Perhaps one update may be that unemployment isn’t as urgent a problem as he thought, assuming he did originally think it really urgent. But note that in the second writing I linked to, 13 years after his first, he no longer talked about unemployment. If he both thought the issue urgent and failed to update, don’t you think he would have repeated his warnings in an article dedicated to “the social consequences of [cybernetic techniques]”?
This seems like a poor excuse, given that the statement in question was part of the main conclusions of the Wiener project, not a tangential remark, which is why Luke chose to repeat it for public consumption. In any case, do you currently think it sufficiently justified to be included in Luke’s post?
As a meta-remark, I think that you’re being unnecessarily combative / aggressive.

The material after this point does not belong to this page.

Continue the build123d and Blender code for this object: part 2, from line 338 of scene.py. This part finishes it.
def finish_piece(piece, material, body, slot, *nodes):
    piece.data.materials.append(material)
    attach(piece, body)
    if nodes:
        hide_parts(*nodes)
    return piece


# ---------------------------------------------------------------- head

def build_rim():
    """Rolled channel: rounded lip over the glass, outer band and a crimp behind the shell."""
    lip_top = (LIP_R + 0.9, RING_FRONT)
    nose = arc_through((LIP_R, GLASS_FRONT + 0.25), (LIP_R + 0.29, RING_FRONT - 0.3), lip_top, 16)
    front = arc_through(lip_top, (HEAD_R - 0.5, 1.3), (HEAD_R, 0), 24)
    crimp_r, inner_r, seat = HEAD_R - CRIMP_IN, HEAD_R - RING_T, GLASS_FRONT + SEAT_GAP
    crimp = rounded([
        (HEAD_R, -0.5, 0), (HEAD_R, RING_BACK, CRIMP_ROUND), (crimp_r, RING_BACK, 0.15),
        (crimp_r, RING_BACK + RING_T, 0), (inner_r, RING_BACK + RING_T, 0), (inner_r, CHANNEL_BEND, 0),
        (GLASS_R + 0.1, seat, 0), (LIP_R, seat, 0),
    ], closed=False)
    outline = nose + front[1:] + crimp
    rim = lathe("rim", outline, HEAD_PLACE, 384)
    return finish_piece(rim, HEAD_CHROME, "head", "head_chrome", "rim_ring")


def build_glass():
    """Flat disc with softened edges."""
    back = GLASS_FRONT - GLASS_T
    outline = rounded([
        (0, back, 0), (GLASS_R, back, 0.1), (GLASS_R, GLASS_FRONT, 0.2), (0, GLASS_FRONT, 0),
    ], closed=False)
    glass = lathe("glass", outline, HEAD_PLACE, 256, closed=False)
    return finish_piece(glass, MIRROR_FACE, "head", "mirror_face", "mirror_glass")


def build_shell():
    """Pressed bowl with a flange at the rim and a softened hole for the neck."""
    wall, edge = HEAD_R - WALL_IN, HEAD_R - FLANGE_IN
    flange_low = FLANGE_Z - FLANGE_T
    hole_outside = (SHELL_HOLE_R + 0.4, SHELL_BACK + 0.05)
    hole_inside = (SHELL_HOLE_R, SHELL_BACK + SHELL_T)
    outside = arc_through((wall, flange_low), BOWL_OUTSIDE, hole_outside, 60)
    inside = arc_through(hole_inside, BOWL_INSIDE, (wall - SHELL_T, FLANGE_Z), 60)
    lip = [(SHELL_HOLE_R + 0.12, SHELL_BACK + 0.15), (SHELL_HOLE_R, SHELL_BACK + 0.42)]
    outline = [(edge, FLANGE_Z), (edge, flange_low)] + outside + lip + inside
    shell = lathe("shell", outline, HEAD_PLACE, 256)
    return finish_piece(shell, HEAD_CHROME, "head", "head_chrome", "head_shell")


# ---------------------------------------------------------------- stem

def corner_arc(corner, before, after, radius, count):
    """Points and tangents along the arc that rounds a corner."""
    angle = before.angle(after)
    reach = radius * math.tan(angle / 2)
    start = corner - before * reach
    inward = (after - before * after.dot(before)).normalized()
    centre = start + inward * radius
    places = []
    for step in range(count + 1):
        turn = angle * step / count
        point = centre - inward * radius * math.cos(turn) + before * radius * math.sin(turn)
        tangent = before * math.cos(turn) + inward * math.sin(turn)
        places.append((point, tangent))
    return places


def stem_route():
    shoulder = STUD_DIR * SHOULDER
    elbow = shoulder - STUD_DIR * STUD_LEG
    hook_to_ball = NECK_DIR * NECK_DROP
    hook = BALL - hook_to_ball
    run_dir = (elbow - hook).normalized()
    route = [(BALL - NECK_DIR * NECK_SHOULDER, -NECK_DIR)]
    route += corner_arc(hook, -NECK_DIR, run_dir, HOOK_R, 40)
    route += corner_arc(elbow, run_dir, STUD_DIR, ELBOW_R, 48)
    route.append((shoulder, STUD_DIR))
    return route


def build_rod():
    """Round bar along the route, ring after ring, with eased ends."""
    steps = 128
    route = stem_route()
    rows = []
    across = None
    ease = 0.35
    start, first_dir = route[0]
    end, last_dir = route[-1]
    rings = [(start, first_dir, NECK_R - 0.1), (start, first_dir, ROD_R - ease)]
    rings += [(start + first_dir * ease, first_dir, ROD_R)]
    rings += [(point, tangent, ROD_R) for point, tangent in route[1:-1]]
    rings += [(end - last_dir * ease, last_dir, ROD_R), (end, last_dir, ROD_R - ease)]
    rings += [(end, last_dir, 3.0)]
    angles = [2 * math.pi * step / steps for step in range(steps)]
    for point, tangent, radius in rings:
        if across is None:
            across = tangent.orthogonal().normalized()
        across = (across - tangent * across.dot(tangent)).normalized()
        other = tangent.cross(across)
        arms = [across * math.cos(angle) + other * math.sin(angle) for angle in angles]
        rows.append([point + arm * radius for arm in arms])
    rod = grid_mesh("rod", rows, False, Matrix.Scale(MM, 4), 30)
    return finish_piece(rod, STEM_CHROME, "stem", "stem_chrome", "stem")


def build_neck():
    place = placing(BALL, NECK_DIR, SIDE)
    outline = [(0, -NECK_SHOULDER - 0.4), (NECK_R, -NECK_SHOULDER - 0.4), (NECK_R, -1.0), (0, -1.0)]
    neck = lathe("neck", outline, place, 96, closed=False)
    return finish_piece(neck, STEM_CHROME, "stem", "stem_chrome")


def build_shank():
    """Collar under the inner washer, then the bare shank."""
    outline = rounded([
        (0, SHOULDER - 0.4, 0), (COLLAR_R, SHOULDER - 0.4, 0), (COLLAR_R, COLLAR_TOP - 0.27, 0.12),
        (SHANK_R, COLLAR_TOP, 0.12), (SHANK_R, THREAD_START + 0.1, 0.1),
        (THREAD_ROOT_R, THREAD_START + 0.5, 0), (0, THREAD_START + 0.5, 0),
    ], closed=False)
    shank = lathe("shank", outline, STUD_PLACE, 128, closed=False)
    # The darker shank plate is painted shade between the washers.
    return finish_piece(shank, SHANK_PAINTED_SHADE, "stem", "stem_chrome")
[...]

To my mind, the key takeaway from the Wiener case study is that the juxtaposition of
(i) Automation hasn’t dramatically increased unemployment (ii) Wiener expressed concern that automation would dramatically increase unemployment.
shouldn’t be taken as evidence that it’s not possible to make predictions about AI. My original justification for this takeaway was “Wiener was wrong, but his methodology was bad.” Your view seems to be “Wiener wasn’t wrong,” but while different from what I said, this is is also a justification for the takeaway. So I don’t think that it matters much either way.
Thanks for the feedback.
Ok, this makes your position more understandable. I guess I was thinking that Wiener’s case also has relevance for other issues that we care about, for example what kind of epistemic standards we can expect mainstream AGI researchers (or mainstream elites in general) to adopt when thinking about the future.
A third party perspective: I hadn’t noticed this while watching the thread in RSS, so I went back and checked. I now think that if I were Wei Dai, the change I’d want to make in future threads would be to avoid language like “really wrong” and “a poor excuse” in favour of less loaded terms like “a big mistake” or “not a good reason”.